Here's how to index product documents and perform full-text search with price aggregations:

elasticsearch-example.ts

import { Client } from '@elastic/elasticsearch';

const client = new Client({ node: 'http://localhost:9200' });

// Create index with mapping
await client.indices.create({
  index: 'products',
  body: {
    mappings: {
      properties: {
        name: { type: 'text', analyzer: 'english' },
        description: { type: 'text', analyzer: 'english' },
        price: { type: 'float' },
        category: { type: 'keyword' },
        tags: { type: 'keyword' },
        created_at: { type: 'date' }
      }
    }
  }
});

// Index documents
await client.index({
  index: 'products',
  document: {
    name: 'Professional Laptop',
    description: 'High-performance PC for developers',
    price: 1299.99,
    category: 'electronics',
    tags: ['laptop', 'professional', 'development'],
    created_at: new Date()
  }
});

// Full-text search with aggregations
const result = await client.search({
  index: 'products',
  body: {
    query: {
      multi_match: {
        query: 'laptop developer',
        fields: ['name^2', 'description'],
        fuzziness: 'AUTO'
      }
    },
    aggs: {
      price_stats: {
        stats: { field: 'price' }
      },
      categories: {
        terms: { field: 'category', size: 10 }
      },
      price_ranges: {
        range: {
          field: 'price',
          ranges: [
            { to: 500 },
            { from: 500, to: 1000 },
            { from: 1000 }
          ]
        }
      }
    },
    size: 20
  }
});

console.log(`Found ${result.hits.total.value} products`);
console.log('Average price:', result.aggregations.price_stats.avg);
console.log('Categories:', result.aggregations.categories.buckets);

Production Implementation

Plan cluster architecture: define number of nodes (master, data, coordinating), shards and replicas based on data volume and resilience requirements
Design indexing strategy: define mappings, appropriate analyzers (language, n-grams) and refresh/flush policies
Configure system resources: allocate 50% of RAM to JVM heap (max 32GB), remainder to system cache for Lucene
Implement backup strategy with regular snapshots to remote repository (S3, Azure Blob, NFS)
Set up monitoring with Kibana Stack Monitoring or third-party tools to track cluster health, query performance and resource utilization
Optimize queries: use cacheable filters, limit wildcards, configure index templates and lifecycle policies (ILM) for data rotation
Secure access: enable TLS, configure authentication (native, LDAP, SAML) and RBAC roles to control permissions

Performance Tip

To optimize performance, use appropriately sized shards (20-50GB recommended), enable force merge on static indices, and prefer filters over queries when relevance scoring isn't needed.
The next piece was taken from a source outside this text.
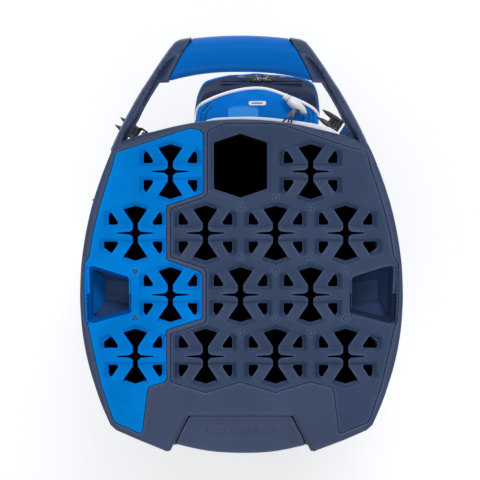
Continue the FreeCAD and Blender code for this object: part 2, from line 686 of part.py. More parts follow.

Filters are cached and significantly faster. Consider using Index Lifecycle Management (ILM) to automate hot-to-cold data transitions and reduce storage costs.

Tools and Ecosystem

Kibana: visualization and data exploration interface with interactive dashboards and monitoring tools
Logstash: ETL ingestion pipeline to collect, transform and enrich data before indexing
Beats: lightweight agents (Filebeat, Metricbeat, Packetbeat) for collecting logs, system metrics and network data
APM (Application Performance Monitoring): integrated solution for tracing and analyzing application performance
Elastic Security (SIEM): security platform for threat detection and incident investigation
Enterprise Search: application search engine with connectors for databases, CMS and third-party applications
Official clients: libraries for JavaScript, Python, Java, Go, Ruby, PHP and .NET facilitating integration

Elasticsearch represents a strategic solution for enterprises seeking to unlock the value of their unstructured data. Its ability to simultaneously handle performant full-text search, real-time analytics and massive scalability makes it a preferred choice for modern data architectures. Whether for observability (logs, metrics, traces), application search or business analytics, Elasticsearch provides a robust technical foundation that significantly accelerates time-to-insight and improves user experience while reducing operational complexity.